70 years ago: Hong Kong's wartime diaries | Gwulo: Old Hong Kong

70 years ago: Hong Kong's wartime diaries

Shows diary entries from seventy-one years ago, using today's date in Hong Kong as the starting point. To see pages from earlier dates (they go back to 1 Dec 1941), choose the date below and click the 'Apply' button.
  • 3 Dec 1942, Barbara Anslow's diary

    Book / Document: 
    Date(s) of events described: 
    Thu, 3 Dec 1942

    Men suddenly excused from going into gaol tonight, and we don't have to blackout.

    Each got 1 and half lbs. dried pears, a spoonful of cocoa and of tea, and 2 lbs sugar.  Seconds in sweet potatoes at meal!

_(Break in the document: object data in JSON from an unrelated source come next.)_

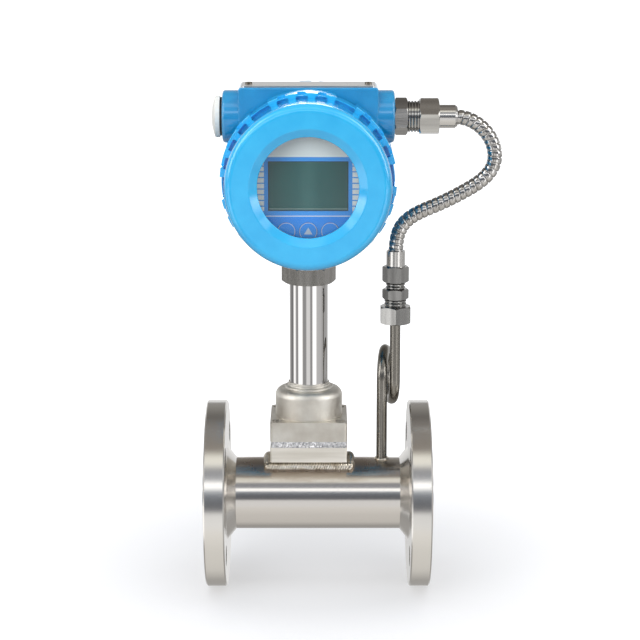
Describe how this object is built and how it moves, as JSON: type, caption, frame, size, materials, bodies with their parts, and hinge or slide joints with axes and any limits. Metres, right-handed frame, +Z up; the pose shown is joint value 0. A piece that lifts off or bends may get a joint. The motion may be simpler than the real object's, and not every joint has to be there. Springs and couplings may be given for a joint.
{
  "type": "vortex flow meter",
  "caption": "Flanged vortex flow meter: short pipe with a probe seat, polished stem, round display head with a window, and a hose to a pressure sensor on a coiled siphon.",
  "frame": {"origin": "centre of the inlet flange's raised face, 2 mm in front of the plane its bolt holes open on", "axes": "+X along the flow from inlet to outlet, +Z up the stem to the head, the display looks along -Y"},
  "size_m": [0.2585, 0.1725, 0.4471],
  "materials": {
    "turned_steel": "satin",
    "tube_steel": "satin",
    "weld_metal": "satin",
    "seat_steel": "satin",
    "cast_steel": "matte",
    "polished_steel": "polished",
    "fitting_steel": "satin",
    "hose_steel": "satin",
    "siphon_steel": "satin",
    "probe_steel": "satin",
    "screw_steel": "satin",
    "plate_steel": "satin",
    "blue_enamel": "gloss",
    "window_glass": "gloss",
    "black_rubber": "matte",
    "graphite": "matte",
    "white_nylon": "satin",
    "panel_film": "satin",
    "key_film": "satin",
    "lcd_glass": "gloss",
    "board_laminate": "satin",
    "terminal_plastic": "satin",
    "lead_jacket": "satin"
  },
  "bodies": {
    "meter": {"inlet_flange": "turned_steel", "outlet_flange": "turned_steel", "meter_tube": "tube_steel", "shedder_bar": "probe_steel", "sensor_boss": "seat_steel", "boss_weld": "weld_metal", "bonnet_weld": "weld_metal", "sensor_bonnet": "cast_steel", "bonnet_screws": "screw_steel", "probe_gasket": "graphite", "vortex_probe": "probe_steel", "stem_tube": "polished_steel", "stem_hex": "fitting_steel", "sensor_lead": "lead_jacket", "head_housing": "blue_enamel", "set_screw": "screw_steel", "ground_screw_outer": "screw_steel", "ground_screw_inner": "screw_steel", "face_panel": "panel_film", "lcd_module": "lcd_glass", "display_board": "board_laminate", "main_board": "board_laminate", "board_pillars": "screw_steel", "board_screws": "screw_steel", "terminal_block": "terminal_plastic", "terminal_screws": "screw_steel", "nameplate": "plate_steel", "nameplate_screws": "screw_steel", "gland_body": "fitting_steel", "gland_nut": "fitting_steel", "upper_ferrule": "fitting_steel", "flex_conduit": "hose_steel", "lower_ferrule": "fitting_steel", "pressure_sensor_body": "fitting_steel", "sensor_top_nut": "fitting_steel", "sensor_bottom_nut": "fitting_steel", "siphon_tube": "siphon_steel", "siphon_weld": "weld_metal"},
    "front_seal": {"front_cover_seal": "black_rubber"},
    "front_cover": {"front_cover": "blue_enamel", "cover_window": "window_glass", "window_gasket": "black_rubber", "window_retainer": "screw_steel"},
    "rear_seal": {"rear_cover_seal": "black_rubber"},
    "rear_cover": {"rear_cover": "blue_enamel"},
    "plug_washer": {"plug_seal": "black_rubber"},
    "plug": {"blanking_plug": "white_nylon"},
    "left_key": {"key_left": "key_film"},
    "up_key": {"key_up": "key_film"},
    "right_key": {"key_right": "key_film"}
  },
  "joints": [
    {"name": "front_cover_travel", "type": "slide", "parent": "meter", "child": "front_seal", "axis": [0, -1, 0], "range_m": [0, 0.0116]},
    {"name": "front_cover_spin", "type": "hinge", "parent": "front_seal", "child": "front_cover", "pos_m": [0.092, -0.06, 0.2864], "axis": [0, -1, 0], "range_deg": [0, 2070]},
    {"name": "rear_cover_travel", "type": "slide", "parent": "meter", "child": "rear_seal", "axis": [0, 1, 0], "range_m": [0, 0.0116]},
    {"name": "rear_cover_spin", "type": "hinge", "parent": "rear_seal", "child": "rear_cover", "pos_m": [0.092, 0.045, 0.2864], "axis": [0, 1, 0], "range_deg": [0, 2070]},
    {"name": "plug_travel", "type": "slide", "parent": "meter", "child": "plug_washer", "axis": [-1, 0, 0], "range_m": [0, 0.0093]},
    {"name": "plug_spin", "type": "hinge", "parent": "plug_washer", "child": "plug", "pos_m": [0.018, 0, 0.3352], "axis": [-1, 0, 0], "range_deg": [0, 2250]},
    {"name": "key_left_press", "type": "slide", "parent": "meter", "child": "left_key", "axis": [0, 1, 0], "range_m": [0, 0.0005], "stiffness_N_per_m": 600},
    {"name": "key_up_press", "type": "slide", "parent": "meter", "child": "up_key", "axis": [0, 1, 0], "range_m": [0, 0.0005], "stiffness_N_per_m": 600},
    {"name": "key_right_press", "type": "slide", "parent": "meter", "child": "right_key", "axis": [0, 1, 0], "range_m": [0, 0.0005], "stiffness_N_per_m": 600}
  ],
  "couplings": [
    {"joint": "front_cover_travel", "follows": "front_cover_spin", "m_per_rad": 0.00031831},
    {"joint": "rear_cover_travel", "follows": "rear_cover_spin", "m_per_rad": 0.00031831},
    {"joint": "plug_spin", "follows": "plug_travel", "rad_per_m": 4188.8}
  ]
}
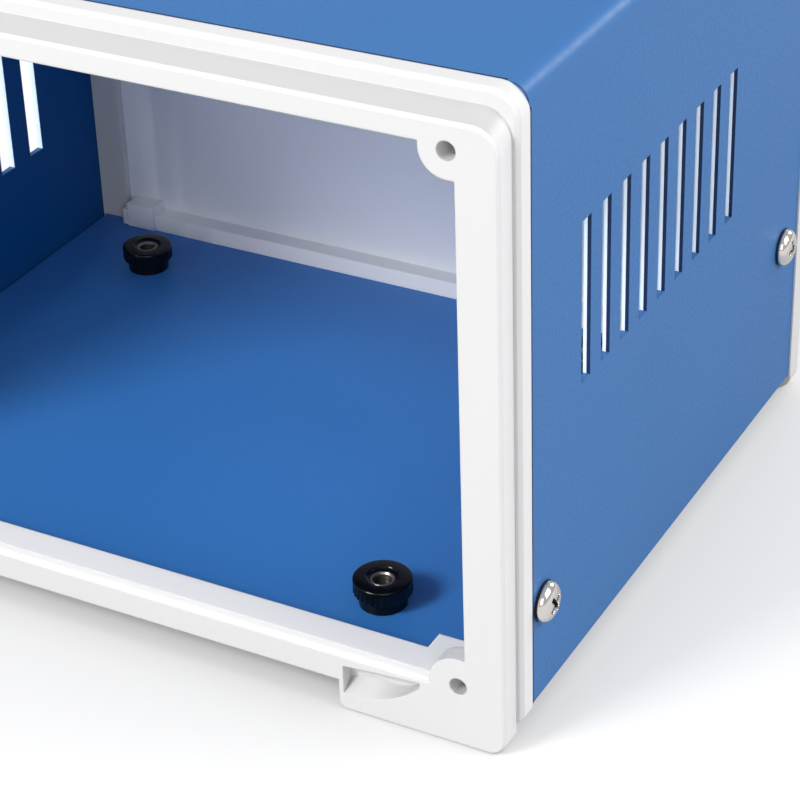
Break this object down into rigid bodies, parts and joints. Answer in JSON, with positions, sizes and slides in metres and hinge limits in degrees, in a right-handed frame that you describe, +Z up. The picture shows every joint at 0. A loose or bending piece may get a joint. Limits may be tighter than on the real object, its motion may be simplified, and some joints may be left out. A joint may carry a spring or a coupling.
{
  "type": "instrument enclosure",
  "caption": "Desktop instrument case: folded sheet-steel cover over a floor plate, moulded end bezels with integral feet, vent slots, open front, flat rear panel and thumb nuts inside.",
  "frame": {"origin": "on the ground in the middle of the case's footprint", "axes": "+X to the right seen from the front, +Y from the open front to the rear panel, +Z up"},
  "size_m": [0.1604, 0.127, 0.1108],
  "materials": {
    "blue_coat": "fine textured powder coat",
    "white_plastic": "fine satin",
    "panel_plastic": "fine satin",
    "nickel": "bright nickel plate",
    "black_plastic": "gloss",
    "bushing_steel": "turned",
    "stud_steel": "zinc plate"
  },
  "bodies": {
    "root": {"case_cover": "blue_coat", "floor_plate": "blue_coat", "floor_stud_front_left": "stud_steel", "floor_stud_front_right": "stud_steel", "floor_stud_rear_left": "stud_steel", "floor_stud_rear_right": "stud_steel", "front_bezel": "white_plastic", "nut_bushing_front_left": "bushing_steel", "nut_bushing_front_right": "bushing_steel", "nut_bushing_rear_left": "bushing_steel", "nut_bushing_rear_right": "bushing_steel", "rear_bezel": "white_plastic", "rear_panel": "panel_plastic", "side_screw_front_left": "nickel", "side_screw_front_right": "nickel", "side_screw_rear_right": "nickel", "thumb_nut_front_left": "black_plastic", "thumb_nut_front_right": "black_plastic", "thumb_nut_rear_left": "black_plastic", "thumb_nut_rear_right": "black_plastic"}
  },
  "joints": []
}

    Went to Retreat Talk in afternoon.

  • 3 Dec 1942, R. E. Jones Wartime diary

    Book / Document: 
    Date(s) of events described: 
    Thu, 3 Dec 1942

    Windy & cooler.

    Tel. cables being laid.

    ((G.))

    Bottle of wine & tin of M & V. Good sleep but tummy upset.

  • 03 Dec 1942, Eric MacNider's wartime diary

    Date(s) of events described: 
    Thu, 3 Dec 1942

    Out of gaol.

    No black-out.

  • 03 Dec 1942, John Charter's wartime journal

    Date(s) of events described: 
    Thu, 3 Dec 1942

    Tonight we have been told the black-out restrictions have been lifted and that the men need no longer sleep in gaol. A Japanese Major General has been here today and we wonder if these latest orders are the result of his visit. The imprisoning of civilians by an enemy power is a contravention of the Geneva Pact, though I believe they are quite within their rights to insist on a total blackout. The camp perimeter lights must have been erected, therefore, to prevent escapes and not in order to comply with the Geneva Convention as we thought. The stipulated 3 weeks of imprisonment should have ended last Friday, Nov 27th.

    There is a great deal of speculation roused by this order. The news both in the paper and the ‘bamboo wireless’ has been incredibly good for some time now. We know from the paper that the Russians have affected a great pincer movement somewhere N.W. of Stalingrad and the other pretty reliable sources of news gives the number of Germans thus cut off at some 200,000.

    We hear also that the French fleet at Toulon has partly come over to our side and partly scuttled itself. (In fact only one submarine escaped to French North Africa and 77 ships and submarines were scuttled.)

    We also hear enormous quantities of American arms, ships and men are already on the way to China. In fact we have a feeling that the Japs will have to watch their steps, and that in any case it is only a matter of time now before even their stubborn military leaders will see they haven’t an earthly chance of winning this war.

    (I devoutly hope this diary will not be discovered by any Japanese before the end of this war, as I am sure they would object to some of the things I have said! I notice that in the beginning I omitted many things that I might have said, but as time has passed I have grown bolder, or more reckless!).